Q1/24 FIRST LOOK: FFO SLIGHT BEAT; VACANCY LEASE-UP TAKING A BIT LONGER
THE TD COWEN INSIGHT
Q1/24 results were slightly ahead due to the early commencement of Barry Callebaut's lease in Brantford, Ontario. Progress on leasing the vacant U.S. space has reached 273,000sf (9% of Q4 U.S. vacancy), but GRT has very slightly tweaked 2024 SPNOI guidance to reflect today's market (FFO guidance is intact). With the unit price down since PLD's mid- April guidance update, we see this as priced in.
Impact: MIXED
FFO/unit of $1.30 was slightly ahead of our $1.26 forecast (consensus: $1.27) due to Barry Callebaut AG (global chocolate maker) taking the space at its 410,000sf Brantford Ontario (4 Bowery Road) distribution facility earlier than expected. Q1 FFO/unit increased 4% y/y.
2024 FFO/unit guidance of $5.30-$5.45 was left unchanged, but GRT made one minor downward revision:
SPNOI growth of 7%-8% y/y (constant currency, four-quarter average) was reiterated, but management now expects SPNOI growth to skew to the lower end of the range due to revised leasing assumptions on certain existing availabilities.
In-place occupancy was flat q/q at 95.0% with all regions largely unchanged q/q. Granite presented new committed occupancy disclosure in Q1 which was 95.4% as at May 8, 2024.
SPNOI growth (constant currency) was +4.9%, and was slightly ahead of Q4/23's +4.7% pace.
Blended new/renewal rental rate spreads on leasing were +10% in Q1, largely reflecting the 5mmsf renewal for Magna's properties in Graz, Austria at +10% but also 12% uplifts on 1.3mmsf of renewals in the U.S, which narrowed again this quarter to 12% (Q4/23: 15%, FY2023: 20%).
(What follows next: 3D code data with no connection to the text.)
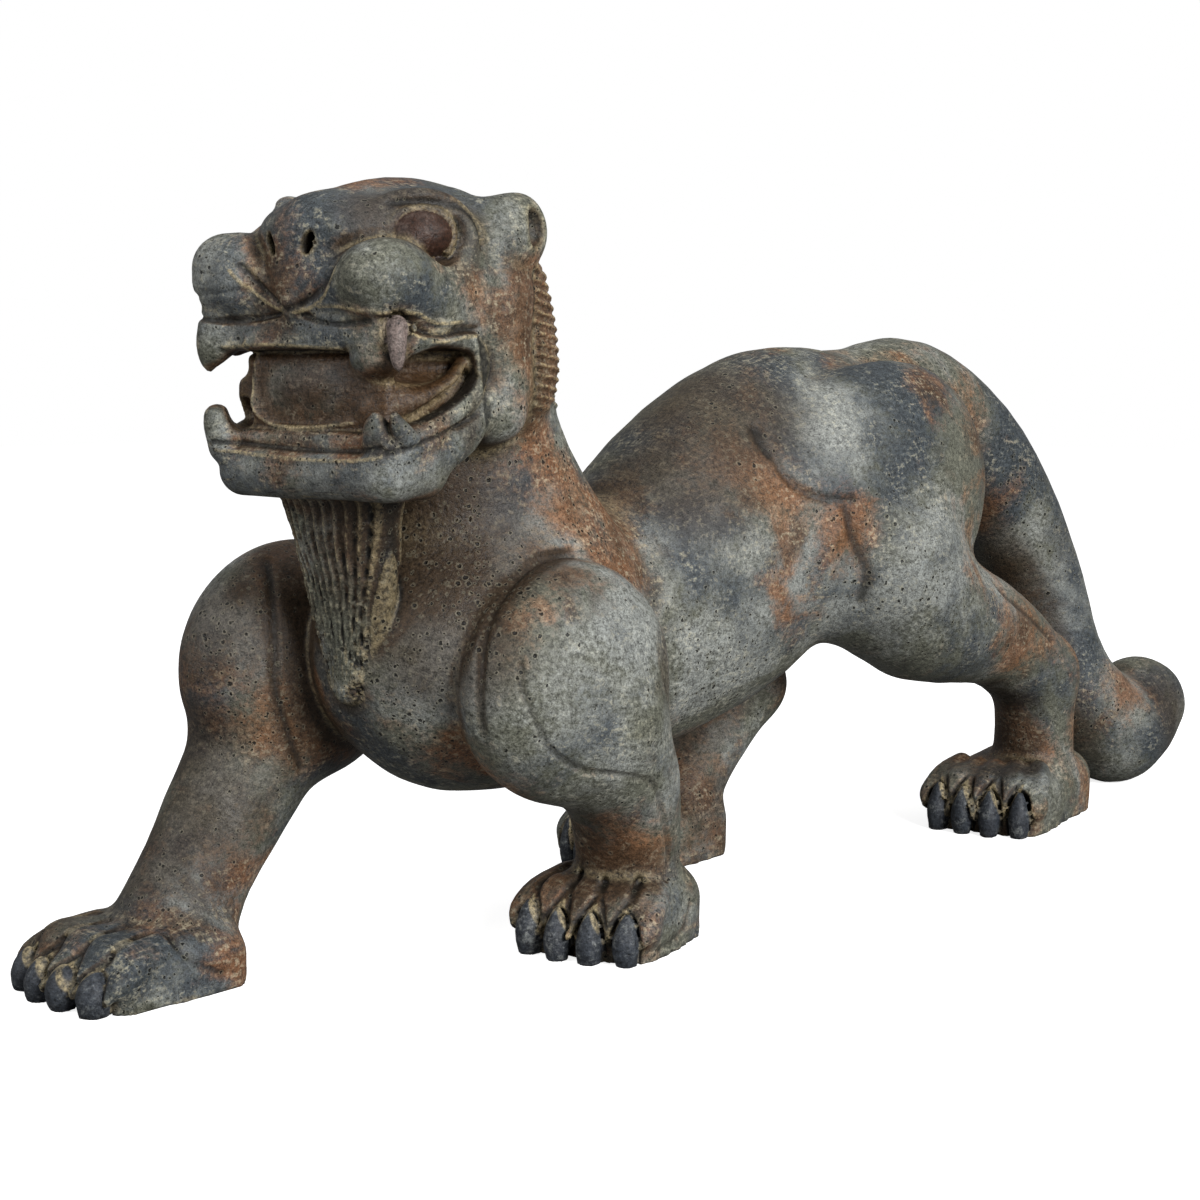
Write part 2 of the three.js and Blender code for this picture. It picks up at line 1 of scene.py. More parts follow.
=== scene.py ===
from concurrent.futures import ThreadPoolExecutor

import bpy
import numpy as np
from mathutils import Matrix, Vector


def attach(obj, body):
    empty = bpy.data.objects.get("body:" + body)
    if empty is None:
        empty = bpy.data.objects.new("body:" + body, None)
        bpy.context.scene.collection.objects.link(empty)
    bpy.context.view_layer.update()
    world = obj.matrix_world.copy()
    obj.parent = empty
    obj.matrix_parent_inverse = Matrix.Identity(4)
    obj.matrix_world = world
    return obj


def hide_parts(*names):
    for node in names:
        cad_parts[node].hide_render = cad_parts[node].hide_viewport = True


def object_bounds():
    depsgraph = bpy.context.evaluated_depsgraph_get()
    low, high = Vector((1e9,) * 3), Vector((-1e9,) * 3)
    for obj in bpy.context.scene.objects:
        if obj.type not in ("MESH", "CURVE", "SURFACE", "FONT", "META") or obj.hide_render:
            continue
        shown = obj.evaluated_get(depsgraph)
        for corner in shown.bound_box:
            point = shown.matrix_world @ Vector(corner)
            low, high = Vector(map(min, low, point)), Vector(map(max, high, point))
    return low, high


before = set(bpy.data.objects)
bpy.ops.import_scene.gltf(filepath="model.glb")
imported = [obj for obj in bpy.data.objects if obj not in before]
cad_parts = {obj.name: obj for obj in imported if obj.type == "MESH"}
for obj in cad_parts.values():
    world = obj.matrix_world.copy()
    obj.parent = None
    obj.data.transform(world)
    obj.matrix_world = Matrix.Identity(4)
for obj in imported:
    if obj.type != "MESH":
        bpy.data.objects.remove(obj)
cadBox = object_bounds()

# The lion is shaped in millimetres like clay: masses are pressed together or cut away in order,
# then lines are carved. It faces -Y, its left side is +X and its soles are on z = 0.
toOrigin = (3.7, -7.0, 0.0)
print("frame loaded")


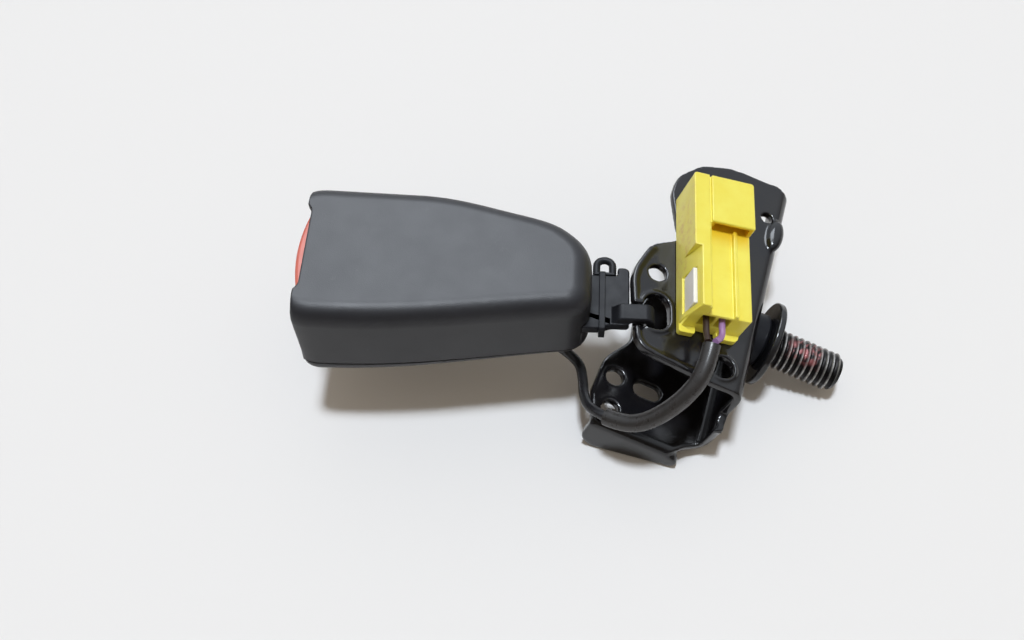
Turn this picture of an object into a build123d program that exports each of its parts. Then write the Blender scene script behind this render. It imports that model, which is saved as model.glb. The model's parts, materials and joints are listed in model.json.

Leases signed during and post-Q1 included a ~124,500sf lease (5.3 year term commencing in June/24) at Granite's 109 Industrial Park complex in Lebanon, Tennessee (Nashville) along with a ~148,100sf lease at the REIT's 13220 Crosby Freeway property in Houston for a 3.3 year term. (commencing in May/24).
Balance Sheet. Net leverage of 32% was -1% q/q, while net debt/EBITDA ended Q1 at 7.5x (-0.1x q/q). Liquidity was $1.1bln. Granite recorded an IFRS fair value gain of +$12.7mm.
Post-Q1 Granite repurchased 375,600 units for $26.1mm ($69.39/unit average price), all of which appears to have taken place after GRT's unit price fell in reaction to Prologis's (PLD- N) slightly reduced guidance in mid-April
Valuation. Granite's units trade at 14.5x P/AFFO, which is 61% of the U.S. peer group average and near the bottom end of the 60%-70% range Granite generally traded at over the last two years.